BRIEF:
Using the material below, copy every line where "None" appears.

DATA EXTRACT:

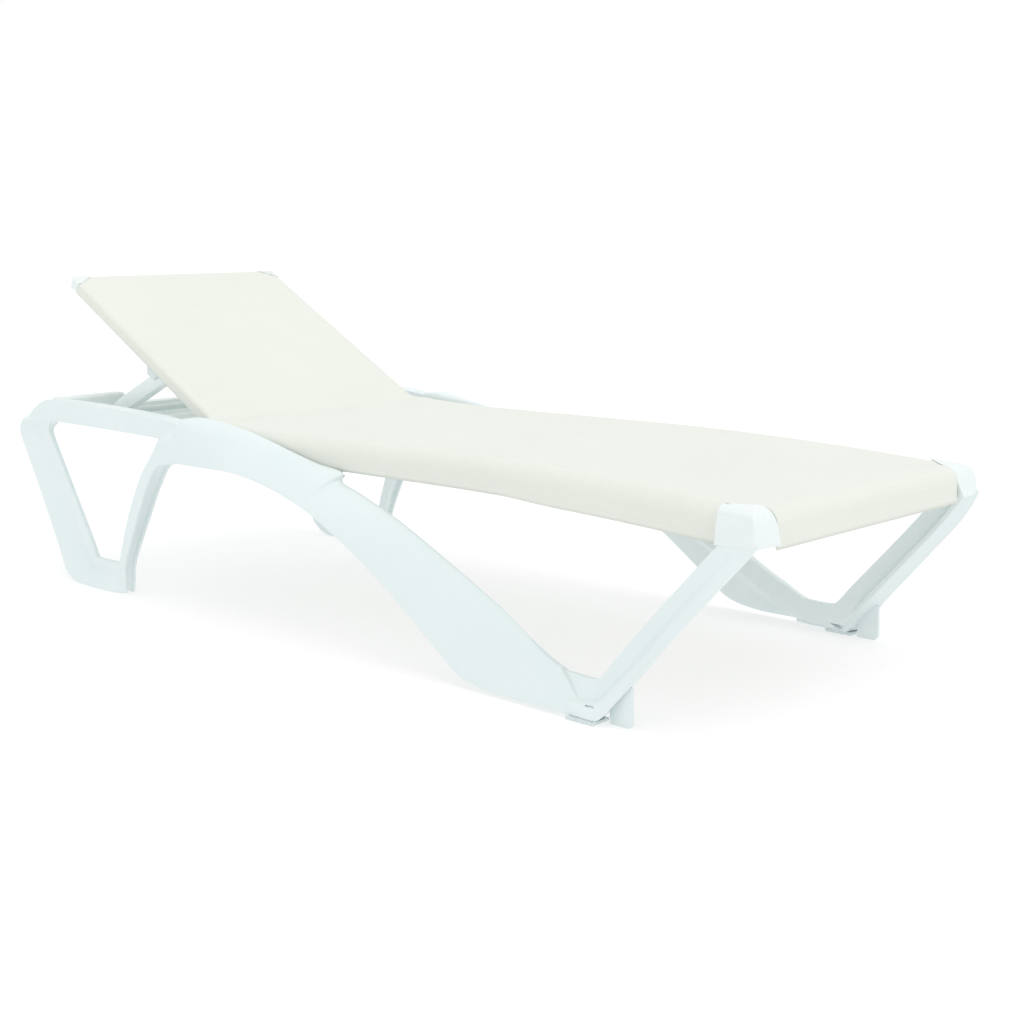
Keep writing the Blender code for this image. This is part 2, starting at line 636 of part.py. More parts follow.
def sleeve(name, half, depth, shoulder, places, end_half, reach, end_radius, flap_depth, forward, parent):
    """Fabric over two rails and an end rail, open underneath: one upper sheet with turned-down edges."""
    bottom = PANEL_TOP - depth
    outer = shoulder_arc(half, PANEL_TOP, shoulder)
    inner = shoulder_arc(half - FABRIC, PANEL_TOP - FABRIC, shoulder - FABRIC)
    outer = [(half, bottom)] + outer
    inner = [(half - FABRIC, bottom)] + inner
    outline = outer + [(-y, z) for y, z in reversed(outer)]
    outline += [(-y, z) for y, z in inner] + list(reversed(inner))
    mesh = along_x(name, outline, [forward * x for x in places])
    start = forward * (places[-1] - 0.001)
    flap = [(start, PANEL_TOP)]
    for radius, face in ((end_radius, reach), (end_radius - FABRIC, reach - FABRIC)):
        top = PANEL_TOP - (reach - face)
        arc = [(forward * (face - radius + radius * math.sin(math.radians(15 * i))),
                top - radius + radius * math.cos(math.radians(15 * i))) for i in range(7)]
        arc.append((forward * face, PANEL_TOP - flap_depth))
        flap += arc if face == reach else list(reversed(arc))
    flap.append((start, PANEL_TOP - FABRIC))
    flap_mesh = prism_mesh(name + "_flap", flap, -end_half, end_half)
    if forward > 0:
        bow(mesh)
        bow(flap_mesh)
    body = add_object(name, mesh, SLING, parent)
    boolean(body, cutter(name + "_flap", flap_mesh, parent), "UNION")
    return body


CAP_OUTSIDE = 0.301
CAP_FRONT = 0.940
CAP_CORNER = 0.022
# Each level: share of the cap's height, and how far the front and the side lean in there.
CAP_LEVELS = ((0.0, 0.0, 0.0), (0.20, 0.001, 0.001), (0.45, 0.005, 0.005), (0.70, 0.012, 0.010),
              (0.86, 0.021, 0.014), (0.96, 0.031, 0.019), (1.0, 0.044, 0.030))


def corner_cap(side, sign):
    """The moulded corner between the seat's side and front, standing on the leg."""
    bottom = LEG_TOP_Z + GAP
    rear = HINGE_X + CAP_START
    rings = []
    for share, front_in, side_in in CAP_LEVELS:
        front, outside = CAP_FRONT - front_in, CAP_OUTSIDE - side_in
        flat = [(rear, CAP_INSIDE), (front, CAP_INSIDE)]
        for i in range(7):
            turn = math.radians(15 * i)
            flat.append((front - CAP_CORNER * (1 - math.cos(turn)), outside - CAP_CORNER * (1 - math.sin(turn))))
        flat.append((rear, outside))
        ring = []
        for x, w in flat:
            top = HINGE_Z + PANEL_TOP + 0.0008 - seat_drop(x - HINGE_X)
            ring.append((x, sign * w, bottom + share * (top - bottom)))
        rings.append(ring)
    mesh = loft_mesh("corner_cap_" + side, rings)
    smooth(mesh)
    return add_object("corner_cap_" + side, mesh, CAP_RESIN)


# ---------------------------------------------------------------- backrest, lying flat behind its hinge
BACK_RAIL_OUT = BACK_HALF - FABRIC - GAP
BACK_BOTTOM = PANEL_TOP - BACK_DEPTH


def back_rail(side, sign, back):
    low, high = span(sign, BACK_RAIL_OUT - BACK_RAIL_WIDTH, BACK_RAIL_OUT)
    mesh = box_mesh("backrest_rail_" + side, (-(BACK_LENGTH - BACK_CAP - GAP), low, BACK_BOTTOM),
                    (0.011, high, RAIL_TOP), 0, 0.0062, 3)
    rail = add_object("backrest_rail_" + side, mesh, TUBE, back)
    low, high = span(sign, BACK_RAIL_OUT - 0.03, BACK_RAIL_OUT + 0.01)
    boolean(rail, cutter("pin_hole_" + side, cylinder_mesh("pin_hole_" + side, PIN_RADIUS + GAP, low, high), back))
    return rail


def back_cross_rail(name, centre, width, back, reach=BACK_RAIL_OUT - BACK_RAIL_WIDTH - GAP):
    mesh = box_mesh(name, (-centre - width / 2, -reach, BACK_BOTTOM), (-centre + width / 2, reach, RAIL_TOP),
                    1, 0.005, 3)
    smooth(mesh)
    return add_object(name, mesh, TUBE, back)


def back_cap(side, sign, back):
    low, high = span(sign, BACK_CAP_INSIDE, BACK_HALF)
    mesh = box_mesh("backrest_cap_" + side, (-BACK_LENGTH, low, BACK_BOTTOM),
                    (-(BACK_LENGTH - BACK_CAP), high, PANEL_TOP), None, 0.005, 3)
    smooth(mesh)
    return add_object("backrest_cap_" + side, mesh, CAP_RESIN, back)


BRACKET_OUT = BACK_RAIL_OUT - BACK_RAIL_WIDTH - GAP
BRACKET_REAR, BRACKET_FRONT = 0.038, 0.013
BRACKET_DROP = 0.026


def prop_bracket(side, sign, back):
    """A plate on the rail's inner face that carries the prop's pin."""
    low, high = span(sign, BRACKET_OUT - BRACKET_THICK, BRACKET_OUT)
    mesh = box_mesh("prop_bracket_" + side, (-PROP_PIVOT - BRACKET_REAR, low, -BRACKET_DROP),
                    (-PROP_PIVOT + BRACKET_FRONT, high, RAIL_TOP - 0.002), 1, 0.008, 3)
    bracket = add_object("prop_bracket_" + side, mesh, RESIN, back)
    low, high = span(sign, BRACKET_OUT - 0.01, BRACKET_OUT + 0.001)
    hole = cylinder_mesh("bracket_hole_" + side, PROP_PIN_RADIUS + GAP, low, high, -PROP_PIVOT)
    boolean(bracket, cutter("bracket_hole_" + side, hole, back))
    return bracket


def prop_pin(side, sign, back):
    low, high = span(sign, PROP_OUTSIDE - PROP_ARM_WIDTH - 0.003, BRACKET_OUT - 0.0002)
    mesh = cylinder_mesh("prop_pin_" + side, PROP_PIN_RADIUS, low, high, -PROP_PIVOT)
    smooth(mesh)
    return add_object("prop_pin_" + side, mesh, STEEL, back)


# ---------------------------------------------------------------- prop, pointing back from its pivot
def prop_arm(side, sign, prop):
    """A flat arm, round at its pivot and rounded to the bar at its foot."""
    low, high = span(sign, PROP_OUTSIDE - PROP_ARM_WIDTH, PROP_OUTSIDE - BRACKET_THICK - 0.001)
    boss, toe = 0.0122, 0.011
    back_edge, front_edge = 0.0165, 0.0125
    outline = []
    for i in range(9):
        turn = math.radians(-90 + 180 * i / 8)
        outline.append((boss * math.cos(turn), boss * math.sin(turn)))
    outline.append((-0.040, back_edge))
    outline.append((-PROP_LENGTH + 0.040, back_edge))
    for i in range(9):
        turn = math.radians(90 + 180 * i / 8)
        outline.append((-PROP_LENGTH + toe * math.cos(turn), toe * math.sin(turn)))
    outline.append((-PROP_LENGTH + 0.040, -front_edge))
    outline.append((-0.040, -front_edge))
    mesh = prism_mesh("prop_arm_" + side, outline, low, high)
    arm = add_object("prop_arm_" + side, mesh, RESIN, prop)
    low, high = span(sign, PROP_OUTSIDE - PROP_ARM_WIDTH - 0.01, PROP_OUTSIDE + 0.01)
    hole = cylinder_mesh("arm_hole_" + side, PROP_PIN_RADIUS + GAP, low, high)
    boolean(arm, cutter("arm_hole_" + side, hole, prop))
    return arm


def prop_bar(prop):
    reach = PROP_OUTSIDE - PROP_ARM_WIDTH - GAP
    mesh = cylinder_mesh("prop_foot_bar", PROP_BAR_RADIUS, -reach, reach, -PROP_LENGTH)
    smooth(mesh)
    return add_object("prop_foot_bar", mesh, RESIN, prop)


# ---------------------------------------------------------------- assembly
def build():
    hinge_place = (HINGE_X, 0.0, HINGE_Z)
    seat = make_empty("seat_axis", hinge_place, 0.0, LOUNGER)
    back = make_empty("backrest_axis", hinge_place, BACK_REST_ANGLE, LOUNGER)
    prop = make_empty("prop_axis", (-PROP_PIVOT, 0.0, 0.0), -(BACK_REST_ANGLE + PROP_REST_ANGLE), back)
    for side, sign in SIDES:
        bolts = bolt_holes(side, sign, seat)
        head_frame(side, sign)
        side_arm(side, sign, seat, bolts)
        front_leg(side, sign)
        foot_pad("front_foot_pad_" + side, sign, 0.642, 0.6975)
        seat_rail(side, sign, seat, bolts)
        for index in (1, 2):
            seat_bolt(side, sign, index, seat)
        hinge_pin(side, sign)
        corner_cap(side, sign)
        back_rail(side, sign, back)
        back_cap(side, sign, back)
        prop_bracket(side, sign, back)
        prop_pin(side, sign, back)
        prop_arm(side, sign, prop)
    head_crossbar()
    ratchet_deck()
    cross_member("seat_rear_rail", 0.055, 0.026, 0.030, seat)
    cross_member("seat_middle_rail", 0.640, 0.030, 0.036, seat)
    front_rail(seat)
    sleeve("seat_sling", SEAT_HALF, SEAT_DEPTH, SEAT_SHOULDER, seat_stations(SEAT_START, CAP_START - GAP),
           CAP_INSIDE - GAP, FRONT_REACH, 0.022, FLAP_DEPTH, 1, seat)
    back_cross_rail("backrest_lower_rail", 0.050, 0.022, back)
    back_cross_rail("backrest_top_rail", BACK_LENGTH - FABRIC - GAP - 0.013, 0.026, back, BACK_CAP_INSIDE - GAP)
    sleeve("backrest_sling", BACK_HALF, BACK_DEPTH, BACK_SHOULDER, (BACK_START, BACK_LENGTH - BACK_CAP - GAP),
           BACK_CAP_INSIDE - GAP, BACK_LENGTH, 0.008, BACK_DEPTH, -1, back)
    prop_bar(prop)


build()
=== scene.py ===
"""Looks of a reclining sun lounger: moulded white side frames and a woven sleeve stretched over its rails.

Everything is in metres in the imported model's frame: +X towards the foot end, +Y to the left, +Z up.
The tables of sections are written from a working origin that lies CENTRE_SHIFT ahead of the model's origin.
"""
import json
import math

import bmesh
import bpy
from mathutils import Matrix, Vector


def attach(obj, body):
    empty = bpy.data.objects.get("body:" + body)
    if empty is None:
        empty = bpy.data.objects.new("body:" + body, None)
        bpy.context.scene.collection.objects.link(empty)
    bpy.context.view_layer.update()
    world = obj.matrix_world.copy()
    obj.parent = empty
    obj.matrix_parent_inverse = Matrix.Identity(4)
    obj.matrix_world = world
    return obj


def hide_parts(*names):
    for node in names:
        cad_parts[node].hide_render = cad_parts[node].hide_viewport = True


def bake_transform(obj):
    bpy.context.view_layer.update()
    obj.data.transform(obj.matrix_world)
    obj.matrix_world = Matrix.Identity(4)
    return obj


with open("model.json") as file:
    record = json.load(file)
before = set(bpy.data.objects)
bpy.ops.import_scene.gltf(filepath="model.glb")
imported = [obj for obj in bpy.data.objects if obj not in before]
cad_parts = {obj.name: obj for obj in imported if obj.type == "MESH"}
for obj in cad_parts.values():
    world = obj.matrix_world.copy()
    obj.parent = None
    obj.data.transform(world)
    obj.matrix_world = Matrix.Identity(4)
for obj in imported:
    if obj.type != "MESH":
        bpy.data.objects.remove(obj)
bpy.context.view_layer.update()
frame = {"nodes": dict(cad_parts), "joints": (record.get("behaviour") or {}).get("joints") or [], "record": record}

HINGE = next(j for j in frame["joints"] if j["name"] == "backrest_hinge")["pos_m"]

# ------------ driving sizes
WORKING_HINGE_X = -0.365        # the backrest's hinge axis from the working origin
CENTRE_SHIFT = HINGE[0] - WORKING_HINGE_X
HINGE_Z = HINGE[2]
BACK_REST_ANGLE = math.radians(28.7)  # the backrest above level in the rest pose
OUTER_W = 0.351                 # half width over the side frames' outer skins
FOOT_W = 0.357                  # half width over the feet
JOINT_X = -0.386                # head frame against side arm
HEAD_END_X = -0.950
SOLE_Z = 0.006                  # underside of the front feet, held off the ground by their pads
SIDES = (("right", -1), ("left", 1))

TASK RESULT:
                    (-(BACK_LENGTH - BACK_CAP), high, PANEL_TOP), None, 0.005, 3)
    if empty is None:
        empty = bpy.data.objects.new("body:" + body, None)
    obj.parent = None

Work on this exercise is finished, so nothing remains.